De son côté, le Conseil missionnaire indigène (Cimi) n’hésite pas à évoquer « une extermination programmée des peuples indigènes ». « Il ne s’agit pas seulement d’une omission du gouvernement fédéral, mais de son action délibérée pour permettre que ces peuples soient massacrés », affirme le groupe catholique. Le Cimi a engagé des poursuites judiciaires contre le nouveau président de la Funai, Marcelo Augusto Xavier da Silva, nommé par Bolsonaro. Il lui reproche de défendre les intérêts des propriétaires terriens. Ancien commissaire de la police fédérale, le chef de la Funai est soupçonné de prendre parti contre les Indiens. Dans l’État de Paraná (sud du Brésil), le Cimi affirme que 30 familles de la tribu Kaingang sont actuellement menacées d’expulsion. « Il y a eu une décision de la justice en leur faveur, mais le président de la Funai a donné l’ordre d’abandonner la procédure judiciaire », explique Antônio Eduardo Oliveira, secrétaire exécutif du Cimi, qui a porté plainte contre le président de la Funai devant le ministère public fédéral. Oliveira exprime ainsi son inquiétude : « Il y a une relation entre ce que dit M. Bolsonaro et l’invasion des territoires indigènes et le démantèlement des organes de protection prévues par la Constitution (...). Il a démontré qu’il met sérieusement en danger la vie des peuples indigènes. Il fomente la discrimination, la haine, et la violence contre les peuples indigènes ».

Un autre exemple d’« invasion » vient du bassin de l’Araguaia, entre l’État du Mato Grosso et celui de Tocantins. Des agriculteurs ont installé leur bétail sur les terres d’indiens de l’ethnie awa. Sans réaction des pouvoirs publics. Face à cette situation, Luciana Ferraz, du Forum national de la société civile des comités du bassin hydrographique à Cuiabá, vient d’expédier une « note technique » à un tribunal de Brasilia pour dénoncer cette « agression ». « La politique indigène actuelle génère un génocide », assure-t-elle.

Organes de contrôle démantelés

Le recours à la justice internationale est motivé par la lenteur de la justice locale et par la politisation de certaines nominations, dont celle du procureur général de la République Gustavo Aras - dont le nom ne figurait pas sur la traditionnelle « shortlist » de trois candidats suggérés par les procureurs. « Les organes de contrôle locaux ont été complètement démantelés. C’est ce qui nous a motivé à penser à lancer une initiative à l’échelle internationale », explique Juliana Vieira, du Cadhu. Elle évoque une « véritable tentative d’asphyxie des organisations de la société civile » et de la suppression des partenariats entre les ONG et le ministère de l’Environnement.

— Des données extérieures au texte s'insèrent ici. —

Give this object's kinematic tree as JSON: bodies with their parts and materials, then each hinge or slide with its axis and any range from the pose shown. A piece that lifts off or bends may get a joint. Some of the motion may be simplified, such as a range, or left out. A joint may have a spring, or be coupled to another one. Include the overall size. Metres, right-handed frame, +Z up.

Les ONG, dans l’optique de Bolsonaro, représentent le mal. Ainsi, le président brésilien avait annulé en dernière minute une rencontre avec le ministre français des Affaires étrangères Jean-Yves Le Drian en juillet dernier, précisément parce que celui-ci avait eu des entretiens avec des ONG spécialisées dans l’environnement. Un incident diplomatique qui s’est transformé en véritable brouille avec Paris après la polémique sur les incendies de forêt au mois d’août. Bolsonaro a accusé les ONG d’avoir déclenché ces feux de forêts et, en novembre, quatre jeunes pompiers volontaires ont été placés en détention pour ce motif en Amazonie, avant d’être relâchés peu après.

La rhétorique de Bolsonaro constitue, selon Vieira, du Cadhu, une « incitation à la violence contre les défenseurs de l’environnement et contre les peuples indigènes ». « On veut montrer qu’il y a un lien entre dégradation de l’environnement et les attaques de bandes armées, les opérations minières clandestines, la pénétration de l’agriculture sur la forêt, de sorte que les Indiens soient expulsés de leurs terres et se retrouvent dans la plus grande précarité, ce qui remet en cause leur propre identité », dit-elle. Une situation qui dégénère parfois en violences, comme dans le cas de l’assassinat de Paulino, toujours non élucidé. « L’enquête est au point mort. Il y a une omission de la part du gouvernement pour faire la lumière sur cette affaire », ajoute Vieira. Dimanche dernier, le 8 décembre, deux autres Indiens guajajaras ont été assassinés dans la terre indigène Cana Brava, dans l’État du Maranhão.